According to Statistics South Africa’s Annual Tourism Report published on 25 May 2009, a total of 9 728 860 foreigners visited South Africa in 2008. The same report reflected 222 817 visitors to Namibia and 1 228 979 to Mozambique. The research findings show that within the sub-Saharan region South Africa is the most attractive tourist destination – so it goes without saying that we should be leveraging this feat as best we can by differentiating our service.

Although we are a talented nation with much to offer the world -evident in the above statistics - we have a great deal to learn when compared to our emerging market counterparts like India and Brazil who have understood and practised the core elements of quality service provision. If one were to examine the core elements to create good service, the list of characteristics might include such things as good communication, flexibility, responsiveness and prompt handling.

One innovative attempt to improve prompt service delivery is Nedbank’s Ask Once service offer, which remains a unique proposition in the South African private sector landscape. The consumer promise undertaken by Nedbank is that their customers will only ‘AskOnce’ with regard to any query or request. If that query is not dealt with, the bank will personally be required to donate R50 to one of their pre-approved charities. Currently, no other SA company has ever made such a lofty and ambitious undertaking to their clients regarding service delivery.

So far Nedbank has made significant investments in back office infrastructure, administration and marketing around ‘AskOnce’ and has already donated over
R170 000 to charities against this initiative. But the reality is that Nedbank is likely to gain much more from this exercise than any charity will. This initiative is bound to have significantly positive impact on Nedbank staff service delivery levels as the bank monitors their service on a regular basis, to assess if they are meeting the ‘AskOnce’ commitment. In the end, this simple and yet highly innovative strategy will improve service levels, create higher levels of customer satisfaction and improve the bank’s bottom line results.

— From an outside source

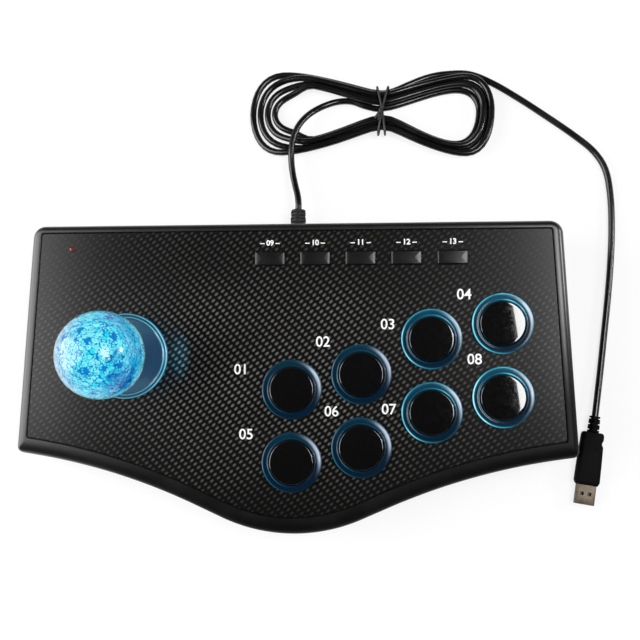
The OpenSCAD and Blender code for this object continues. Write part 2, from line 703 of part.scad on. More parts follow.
// Ball: a clear shell round a core that is full of bubbles, with a well for the lamp
module at_ball() at_pivot() translate([0, 0, pivot_drop + ball_h]) children();
ball_socket = 8;
ball_led_d = 5;
ball_led_h = 5;
core_share = 0.64;
core_r = core_share * ball_d / 2;
core_floor = 3.6;
core_base = ball_socket + core_floor - ball_d / 2;
bubble_count = 72;
golden_turn = 137.508;
large_bubble_share = 0.14;
small_bubble_share = 0.1;
large_bubble_each = 3;
cavity_r = (1 + large_bubble_share) * core_r + run_gap;
lamp_well_h = ball_led_h + ball_led_d / 2 + seat_gap;
module lamp_well() translate([0, 0, ball_socket - ball_d / 2 - overrun])
    cylinder(d = ball_led_d + 2 * seat_gap, h = lamp_well_h + overrun, $fn = medium);
module above_core_base() difference() {
    children();
    translate([0, 0, core_base - ball_d]) cylinder(d = ball_d, h = ball_d, $fn = fine);
}
module ball_top() color([0.4, 0.8, 1, 0.6]) at_ball() difference() {
    sphere(d = ball_d, $fn = 2 * fine);
    translate([0, 0, -ball_d])
        cylinder(d = shaft_d + 2 * shaft_gap, h = ball_d / 2 + ball_socket, $fn = fine);
    lamp_well();
    above_core_base() sphere(r = cavity_r, $fn = 2 * fine);
}
// Bubbles lie evenly over the core, each one a golden turn on from the last
module bubble(i) {
    share = i % large_bubble_each == 0 ? large_bubble_share : small_bubble_share;
    level = 1 - (2 * i + 1) / bubble_count;
    if (level * core_r > core_base + large_bubble_share * core_r)
        rotate([0, acos(level), golden_turn * i]) translate([0, 0, core_r])
            sphere(r = share * core_r, $fn = medium);
}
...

In the ‘AskOnce’ initiative, Nedbank has in fact provided South African companies with a unique case study on service delivery. The results or outcomes generated from this campaign are likely to provide some valuable lessons on service improvement that other companies could learn from and emulate.

Despite our world-class infrastructure and innovative products, South African companies tend to focus much of their attention on product development and devote minimal attention and resources to finding ways to innovate and improve service delivery. When a company, organisation or community decides to dedicate time and resources to perfecting service delivery, as Nedbank has undertaken to do, that simple act can revolutionise an organisation, an industry and perhaps even a country.